## Given request
Print the data exactly, leaving nothing out.

## Recorded data
::::::
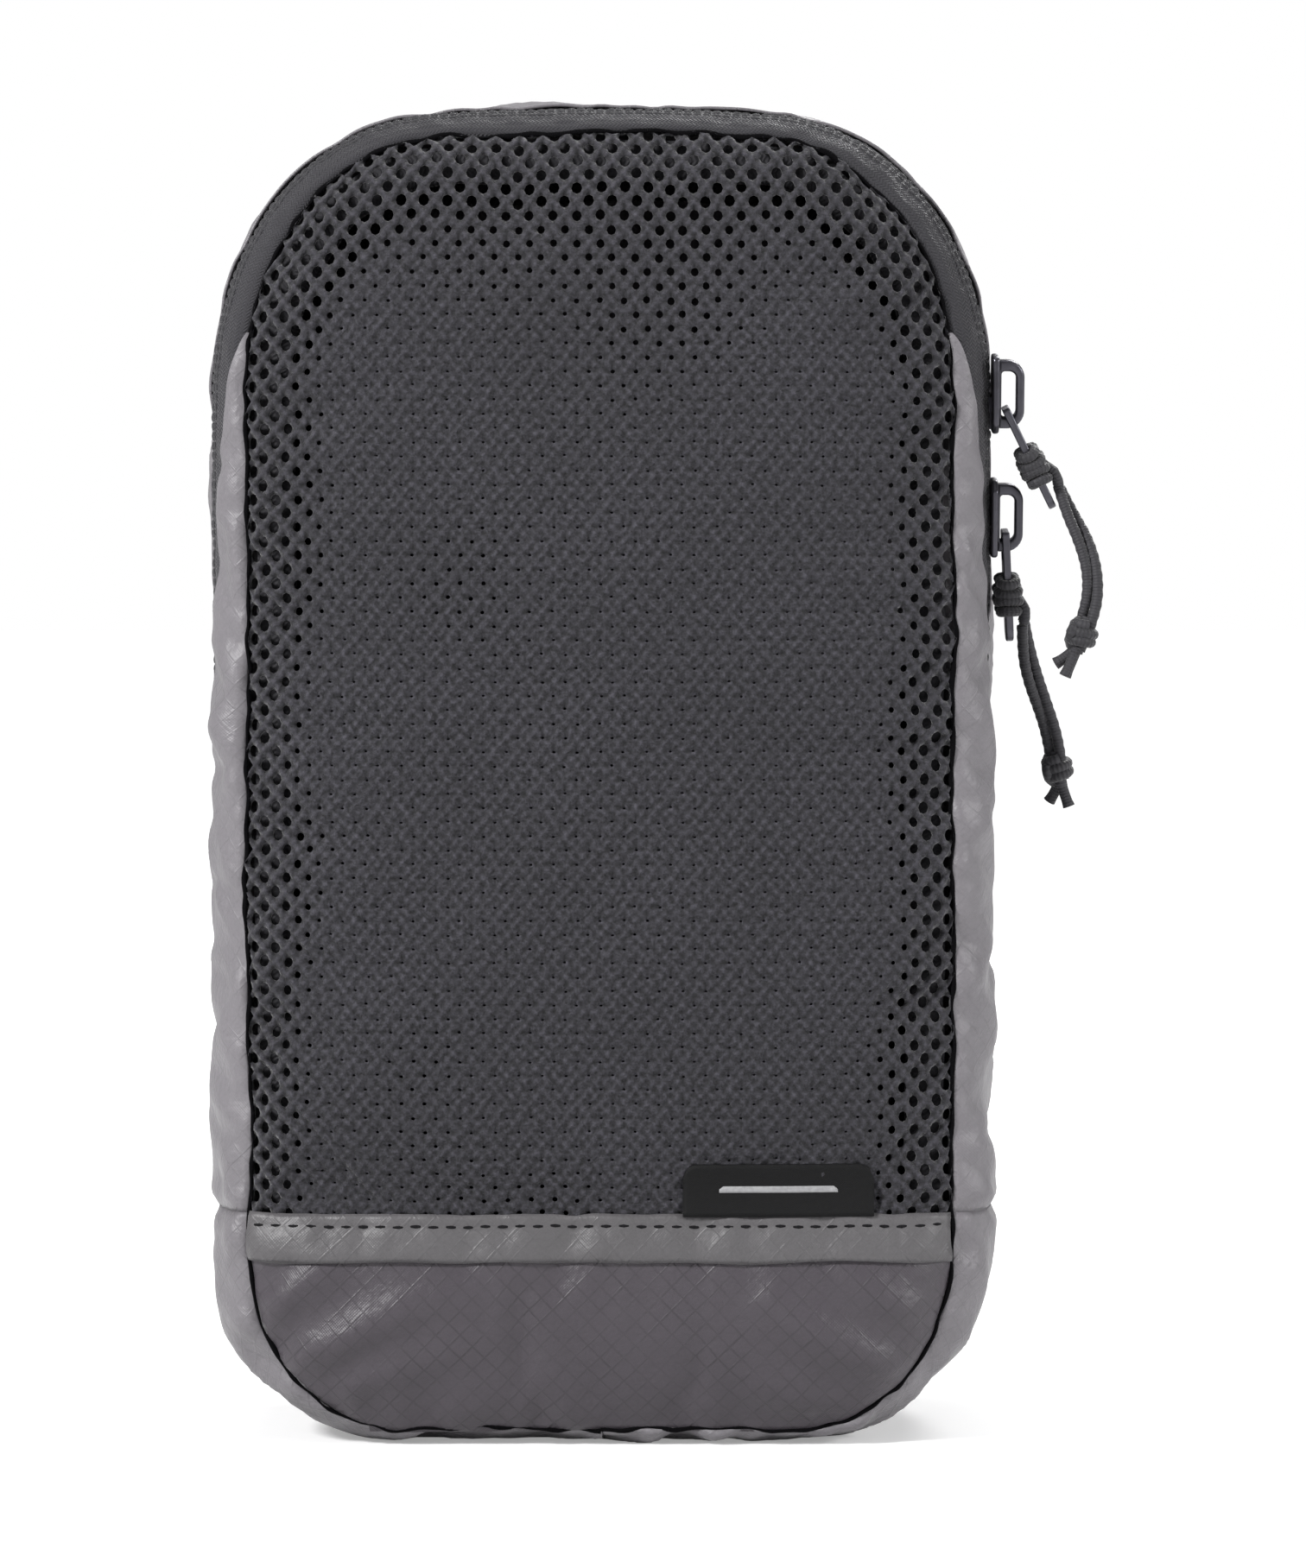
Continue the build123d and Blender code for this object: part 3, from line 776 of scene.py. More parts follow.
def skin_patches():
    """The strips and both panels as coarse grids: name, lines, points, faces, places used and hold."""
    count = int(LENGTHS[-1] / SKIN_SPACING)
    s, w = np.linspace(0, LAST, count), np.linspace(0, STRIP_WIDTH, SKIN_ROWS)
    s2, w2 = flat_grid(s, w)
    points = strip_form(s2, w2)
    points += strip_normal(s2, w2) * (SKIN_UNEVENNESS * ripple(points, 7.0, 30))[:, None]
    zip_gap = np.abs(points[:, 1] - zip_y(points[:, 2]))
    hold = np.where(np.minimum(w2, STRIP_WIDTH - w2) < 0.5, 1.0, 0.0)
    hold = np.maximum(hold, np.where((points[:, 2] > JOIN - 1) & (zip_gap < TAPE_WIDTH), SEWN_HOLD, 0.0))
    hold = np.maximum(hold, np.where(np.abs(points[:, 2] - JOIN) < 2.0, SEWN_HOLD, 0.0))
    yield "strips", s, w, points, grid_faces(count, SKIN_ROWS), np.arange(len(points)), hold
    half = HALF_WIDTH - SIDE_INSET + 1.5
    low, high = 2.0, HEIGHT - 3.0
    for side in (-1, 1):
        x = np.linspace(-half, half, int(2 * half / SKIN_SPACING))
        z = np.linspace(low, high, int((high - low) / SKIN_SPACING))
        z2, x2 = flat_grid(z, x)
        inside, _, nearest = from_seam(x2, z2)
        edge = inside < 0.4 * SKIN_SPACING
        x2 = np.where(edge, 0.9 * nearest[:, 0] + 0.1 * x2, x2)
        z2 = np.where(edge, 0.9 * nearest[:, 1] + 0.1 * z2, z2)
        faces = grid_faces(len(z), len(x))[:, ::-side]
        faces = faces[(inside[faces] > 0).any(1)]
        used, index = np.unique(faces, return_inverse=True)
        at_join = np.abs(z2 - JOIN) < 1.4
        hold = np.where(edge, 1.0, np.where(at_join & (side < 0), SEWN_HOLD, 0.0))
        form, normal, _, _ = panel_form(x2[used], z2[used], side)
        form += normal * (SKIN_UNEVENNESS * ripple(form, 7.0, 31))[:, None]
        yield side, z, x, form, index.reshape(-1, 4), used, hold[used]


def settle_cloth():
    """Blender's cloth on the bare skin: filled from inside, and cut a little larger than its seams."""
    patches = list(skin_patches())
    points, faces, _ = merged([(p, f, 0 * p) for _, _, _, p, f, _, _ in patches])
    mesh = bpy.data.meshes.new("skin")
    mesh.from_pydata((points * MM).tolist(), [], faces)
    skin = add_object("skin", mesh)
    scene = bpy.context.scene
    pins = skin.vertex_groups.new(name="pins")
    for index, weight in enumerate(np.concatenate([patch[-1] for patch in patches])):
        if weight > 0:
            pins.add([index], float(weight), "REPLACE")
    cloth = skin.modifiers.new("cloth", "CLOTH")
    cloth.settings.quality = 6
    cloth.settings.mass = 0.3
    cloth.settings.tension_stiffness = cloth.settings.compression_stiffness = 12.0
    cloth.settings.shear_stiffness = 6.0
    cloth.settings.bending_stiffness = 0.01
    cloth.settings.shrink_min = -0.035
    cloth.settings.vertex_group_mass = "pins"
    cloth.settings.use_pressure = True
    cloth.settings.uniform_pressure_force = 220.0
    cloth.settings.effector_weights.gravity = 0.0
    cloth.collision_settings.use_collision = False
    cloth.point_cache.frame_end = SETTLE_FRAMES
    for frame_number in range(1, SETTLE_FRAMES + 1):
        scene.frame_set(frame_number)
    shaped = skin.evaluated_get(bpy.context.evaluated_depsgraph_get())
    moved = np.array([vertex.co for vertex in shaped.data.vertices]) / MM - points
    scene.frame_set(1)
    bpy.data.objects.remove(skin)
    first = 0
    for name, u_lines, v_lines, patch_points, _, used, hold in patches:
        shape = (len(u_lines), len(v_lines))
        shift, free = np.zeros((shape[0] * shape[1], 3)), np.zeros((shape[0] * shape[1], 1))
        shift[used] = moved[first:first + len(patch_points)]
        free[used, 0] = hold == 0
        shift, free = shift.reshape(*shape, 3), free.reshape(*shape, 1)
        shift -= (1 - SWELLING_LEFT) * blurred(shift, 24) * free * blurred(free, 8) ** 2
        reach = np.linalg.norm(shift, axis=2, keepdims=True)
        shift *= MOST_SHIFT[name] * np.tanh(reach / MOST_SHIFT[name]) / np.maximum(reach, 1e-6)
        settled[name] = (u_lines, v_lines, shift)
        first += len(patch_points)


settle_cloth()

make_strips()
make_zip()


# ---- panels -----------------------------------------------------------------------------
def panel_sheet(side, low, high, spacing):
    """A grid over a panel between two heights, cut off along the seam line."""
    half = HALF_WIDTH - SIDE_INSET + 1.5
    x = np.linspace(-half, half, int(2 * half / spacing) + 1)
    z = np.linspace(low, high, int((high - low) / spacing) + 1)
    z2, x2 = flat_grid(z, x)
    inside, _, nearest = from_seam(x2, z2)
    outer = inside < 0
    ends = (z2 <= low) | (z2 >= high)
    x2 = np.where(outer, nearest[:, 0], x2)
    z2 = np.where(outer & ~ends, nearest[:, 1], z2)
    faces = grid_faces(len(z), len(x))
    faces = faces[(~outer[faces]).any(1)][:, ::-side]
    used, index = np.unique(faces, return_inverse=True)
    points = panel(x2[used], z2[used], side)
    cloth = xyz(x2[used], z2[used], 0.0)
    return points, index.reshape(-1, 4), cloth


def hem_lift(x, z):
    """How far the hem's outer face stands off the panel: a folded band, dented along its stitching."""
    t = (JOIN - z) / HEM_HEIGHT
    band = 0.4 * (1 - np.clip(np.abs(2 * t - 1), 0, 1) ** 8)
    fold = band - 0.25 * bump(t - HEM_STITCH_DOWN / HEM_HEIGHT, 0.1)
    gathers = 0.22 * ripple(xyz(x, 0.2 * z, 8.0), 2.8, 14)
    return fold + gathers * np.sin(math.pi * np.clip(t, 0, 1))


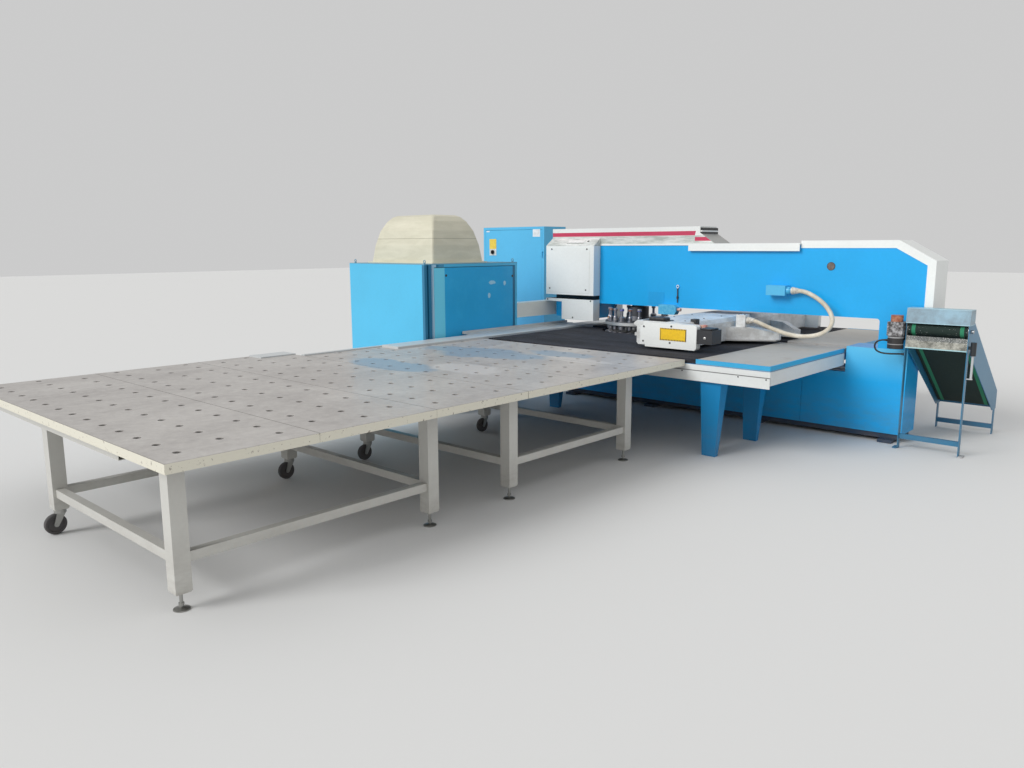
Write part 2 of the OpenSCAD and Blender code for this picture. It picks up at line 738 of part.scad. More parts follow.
::::::
## Task response
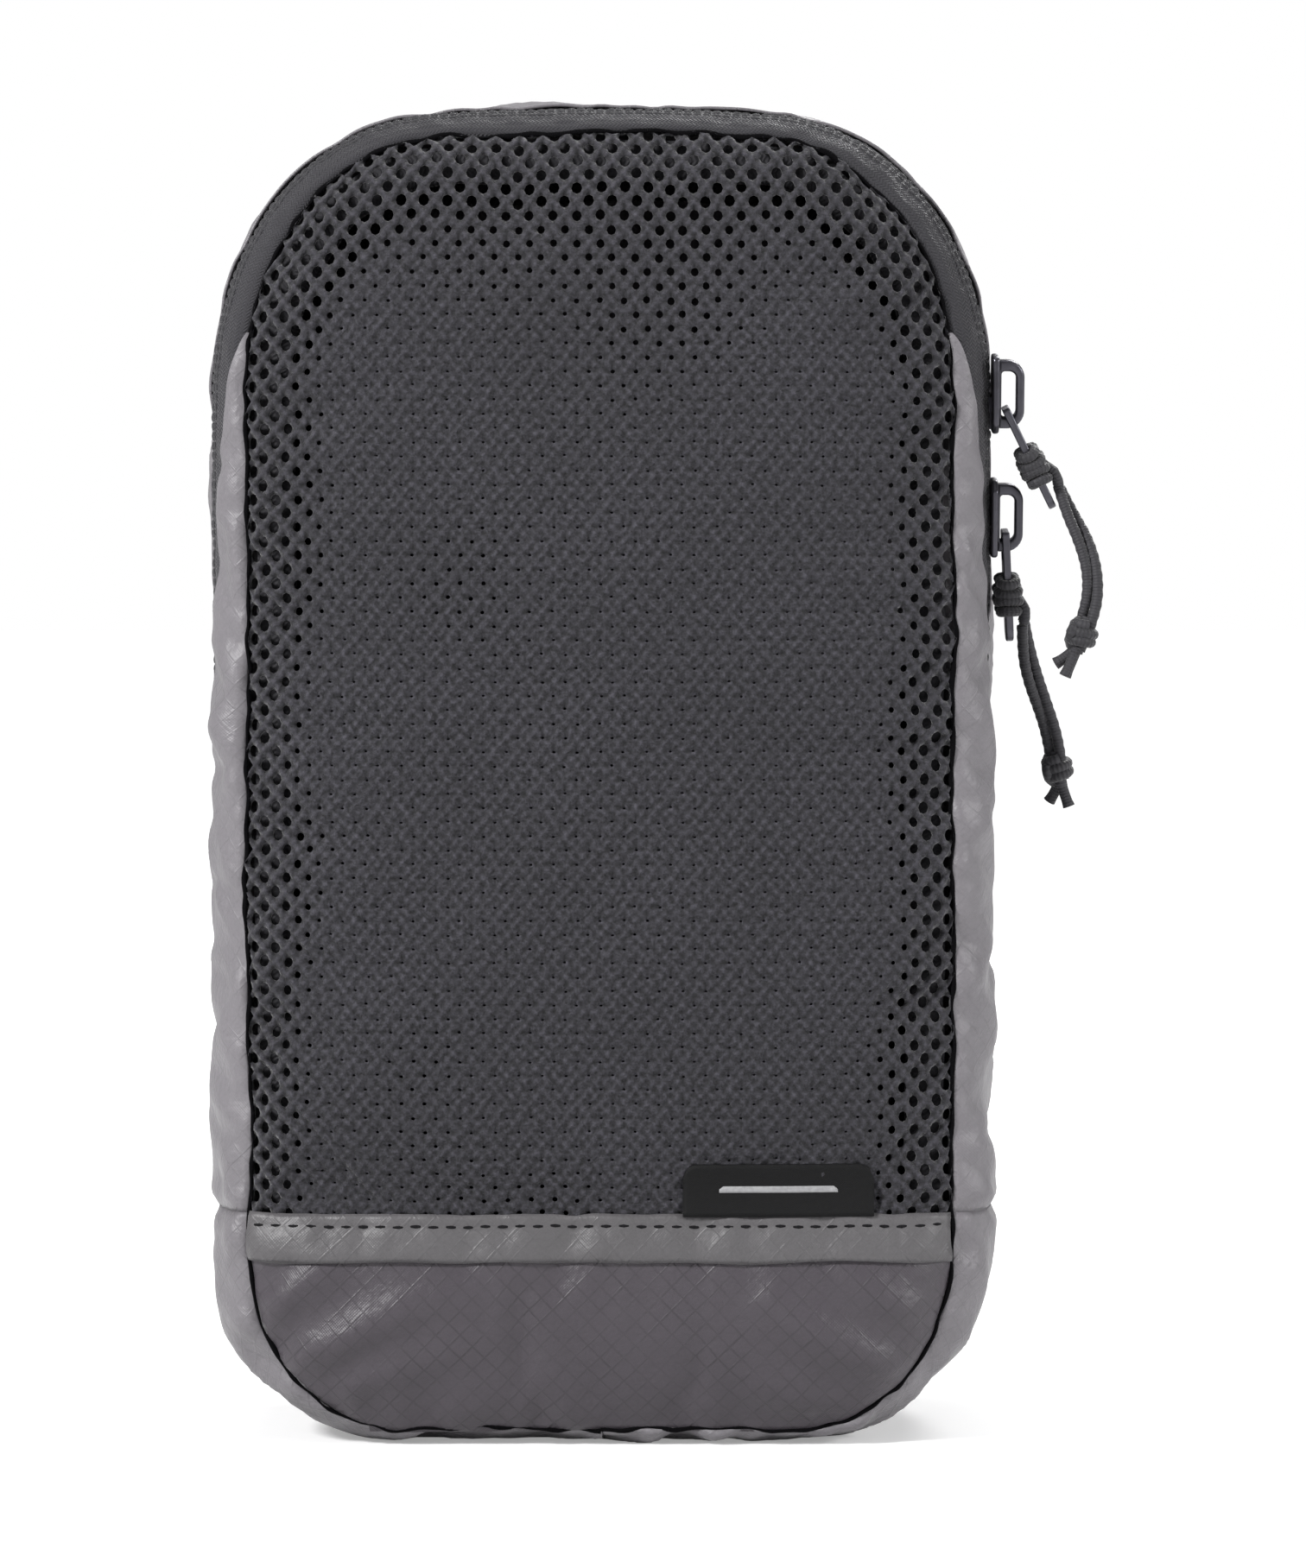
Continue the build123d and Blender code for this object: part 3, from line 776 of scene.py. More parts follow.
def skin_patches():
    """The strips and both panels as coarse grids: name, lines, points, faces, places used and hold."""
    count = int(LENGTHS[-1] / SKIN_SPACING)
    s, w = np.linspace(0, LAST, count), np.linspace(0, STRIP_WIDTH, SKIN_ROWS)
    s2, w2 = flat_grid(s, w)
    points = strip_form(s2, w2)
    points += strip_normal(s2, w2) * (SKIN_UNEVENNESS * ripple(points, 7.0, 30))[:, None]
    zip_gap = np.abs(points[:, 1] - zip_y(points[:, 2]))
    hold = np.where(np.minimum(w2, STRIP_WIDTH - w2) < 0.5, 1.0, 0.0)
    hold = np.maximum(hold, np.where((points[:, 2] > JOIN - 1) & (zip_gap < TAPE_WIDTH), SEWN_HOLD, 0.0))
    hold = np.maximum(hold, np.where(np.abs(points[:, 2] - JOIN) < 2.0, SEWN_HOLD, 0.0))
    yield "strips", s, w, points, grid_faces(count, SKIN_ROWS), np.arange(len(points)), hold
    half = HALF_WIDTH - SIDE_INSET + 1.5
    low, high = 2.0, HEIGHT - 3.0
    for side in (-1, 1):
        x = np.linspace(-half, half, int(2 * half / SKIN_SPACING))
        z = np.linspace(low, high, int((high - low) / SKIN_SPACING))
        z2, x2 = flat_grid(z, x)
        inside, _, nearest = from_seam(x2, z2)
        edge = inside < 0.4 * SKIN_SPACING
        x2 = np.where(edge, 0.9 * nearest[:, 0] + 0.1 * x2, x2)
        z2 = np.where(edge, 0.9 * nearest[:, 1] + 0.1 * z2, z2)
        faces = grid_faces(len(z), len(x))[:, ::-side]
        faces = faces[(inside[faces] > 0).any(1)]
        used, index = np.unique(faces, return_inverse=True)
        at_join = np.abs(z2 - JOIN) < 1.4
        hold = np.where(edge, 1.0, np.where(at_join & (side < 0), SEWN_HOLD, 0.0))
        form, normal, _, _ = panel_form(x2[used], z2[used], side)
        form += normal * (SKIN_UNEVENNESS * ripple(form, 7.0, 31))[:, None]
        yield side, z, x, form, index.reshape(-1, 4), used, hold[used]


def settle_cloth():
    """Blender's cloth on the bare skin: filled from inside, and cut a little larger than its seams."""
    patches = list(skin_patches())
    points, faces, _ = merged([(p, f, 0 * p) for _, _, _, p, f, _, _ in patches])
    mesh = bpy.data.meshes.new("skin")
    mesh.from_pydata((points * MM).tolist(), [], faces)
    skin = add_object("skin", mesh)
    scene = bpy.context.scene
    pins = skin.vertex_groups.new(name="pins")
    for index, weight in enumerate(np.concatenate([patch[-1] for patch in patches])):
        if weight > 0:
            pins.add([index], float(weight), "REPLACE")
    cloth = skin.modifiers.new("cloth", "CLOTH")
    cloth.settings.quality = 6
    cloth.settings.mass = 0.3
    cloth.settings.tension_stiffness = cloth.settings.compression_stiffness = 12.0
    cloth.settings.shear_stiffness = 6.0
    cloth.settings.bending_stiffness = 0.01
    cloth.settings.shrink_min = -0.035
    cloth.settings.vertex_group_mass = "pins"
    cloth.settings.use_pressure = True
    cloth.settings.uniform_pressure_force = 220.0
    cloth.settings.effector_weights.gravity = 0.0
    cloth.collision_settings.use_collision = False
    cloth.point_cache.frame_end = SETTLE_FRAMES
    for frame_number in range(1, SETTLE_FRAMES + 1):
        scene.frame_set(frame_number)
    shaped = skin.evaluated_get(bpy.context.evaluated_depsgraph_get())
    moved = np.array([vertex.co for vertex in shaped.data.vertices]) / MM - points
    scene.frame_set(1)
    bpy.data.objects.remove(skin)
    first = 0
    for name, u_lines, v_lines, patch_points, _, used, hold in patches:
        shape = (len(u_lines), len(v_lines))
        shift, free = np.zeros((shape[0] * shape[1], 3)), np.zeros((shape[0] * shape[1], 1))
        shift[used] = moved[first:first + len(patch_points)]
        free[used, 0] = hold == 0
        shift, free = shift.reshape(*shape, 3), free.reshape(*shape, 1)
        shift -= (1 - SWELLING_LEFT) * blurred(shift, 24) * free * blurred(free, 8) ** 2
        reach = np.linalg.norm(shift, axis=2, keepdims=True)
        shift *= MOST_SHIFT[name] * np.tanh(reach / MOST_SHIFT[name]) / np.maximum(reach, 1e-6)
        settled[name] = (u_lines, v_lines, shift)
        first += len(patch_points)


settle_cloth()

make_strips()
make_zip()


# ---- panels -----------------------------------------------------------------------------
def panel_sheet(side, low, high, spacing):
    """A grid over a panel between two heights, cut off along the seam line."""
    half = HALF_WIDTH - SIDE_INSET + 1.5
    x = np.linspace(-half, half, int(2 * half / spacing) + 1)
    z = np.linspace(low, high, int((high - low) / spacing) + 1)
    z2, x2 = flat_grid(z, x)
    inside, _, nearest = from_seam(x2, z2)
    outer = inside < 0
    ends = (z2 <= low) | (z2 >= high)
    x2 = np.where(outer, nearest[:, 0], x2)
    z2 = np.where(outer & ~ends, nearest[:, 1], z2)
    faces = grid_faces(len(z), len(x))
    faces = faces[(~outer[faces]).any(1)][:, ::-side]
    used, index = np.unique(faces, return_inverse=True)
    points = panel(x2[used], z2[used], side)
    cloth = xyz(x2[used], z2[used], 0.0)
    return points, index.reshape(-1, 4), cloth


def hem_lift(x, z):
    """How far the hem's outer face stands off the panel: a folded band, dented along its stitching."""
    t = (JOIN - z) / HEM_HEIGHT
    band = 0.4 * (1 - np.clip(np.abs(2 * t - 1), 0, 1) ** 8)
    fold = band - 0.25 * bump(t - HEM_STITCH_DOWN / HEM_HEIGHT, 0.1)
    gathers = 0.22 * ripple(xyz(x, 0.2 * z, 8.0), 2.8, 14)
    return fold + gathers * np.sin(math.pi * np.clip(t, 0, 1))


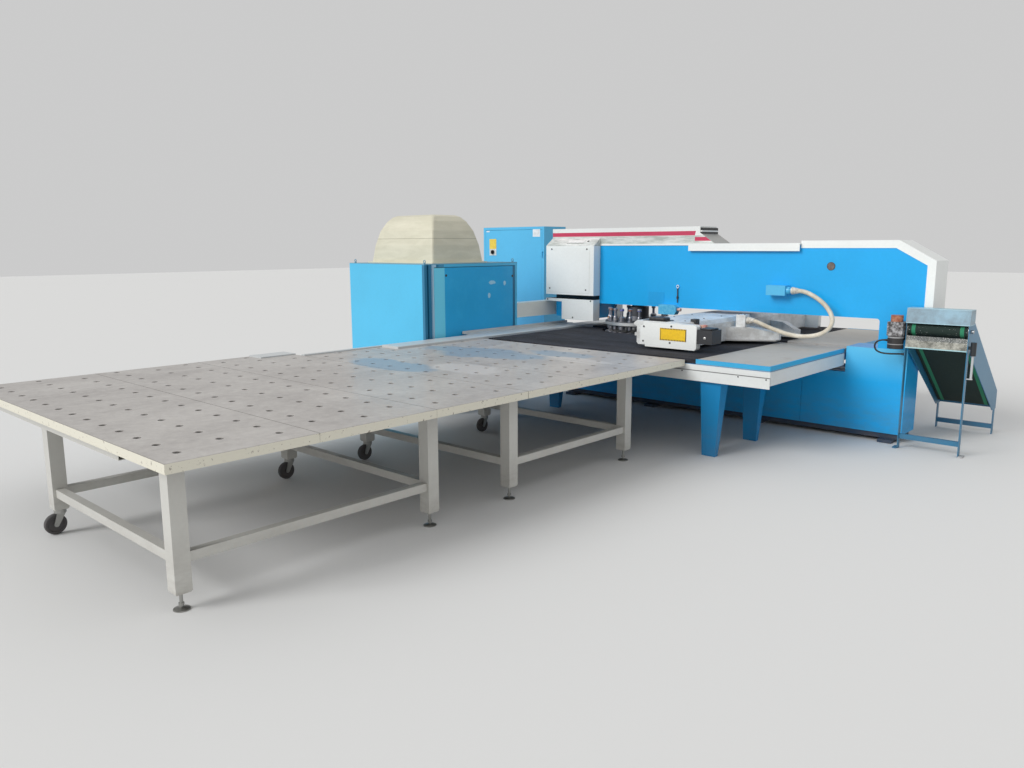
Write part 2 of the OpenSCAD and Blender code for this picture. It picks up at line 738 of part.scad. More parts follow.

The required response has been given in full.